FULL INTERVIEW: Expert: How to Discuss Sexual Abuse with Children and Teenagers

"I think teenagers are very concerned they're going to get in trouble if they've been having these conversations with their parents," Foster said. "A lot of teenagers, particularly when we're talking about someone in a position of authority, it's not just an isolated incident that just happened out of the blue.

"Usually people who are in positions of authority are grooming. I think part of the grooming process is kind of pushing a teen's boundaries with parents to (see) 'How much can I get you to lie to your parents?

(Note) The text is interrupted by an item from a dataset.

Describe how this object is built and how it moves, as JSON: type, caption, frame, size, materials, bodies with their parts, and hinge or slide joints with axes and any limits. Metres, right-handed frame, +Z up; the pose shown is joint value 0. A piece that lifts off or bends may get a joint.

How much can I get you to go around the rules?' Also, another part of grooming is giving victim survivor's gifts, making them promises so teenagers might be worried about getting in trouble with their parents.

"And I think just talking about sexual abuse with a peer is a lot easier than talking to a parent."

While there are not always warning signs, Foster said there are some things parents can look out for.

"If you have a child who all of the sudden has expensive gifts, or gifts in general," Foster said. "Expensive clothes - things like that.

"If their schedule is different. If they're going places they didn't used to go. And again, I think having that ongoing dialogue with teenagers - checking, (saying) 'Hey, you looked upset. You looked concerned when you came home from practice. Is there anything going on? Do you want to talk about this?'"

Foster said the most important thing to remember is that the abuser is the only one to blame when sexual abuse happens.

"I wish there was a magical cheat sheet we could give to parents, and parents could sit down with their children (and say) if you do these 10 things your child isn't going to be abused.

"I want to remind people the only person in a situation like this that can stop sexual abuse from happening is the perp or offender."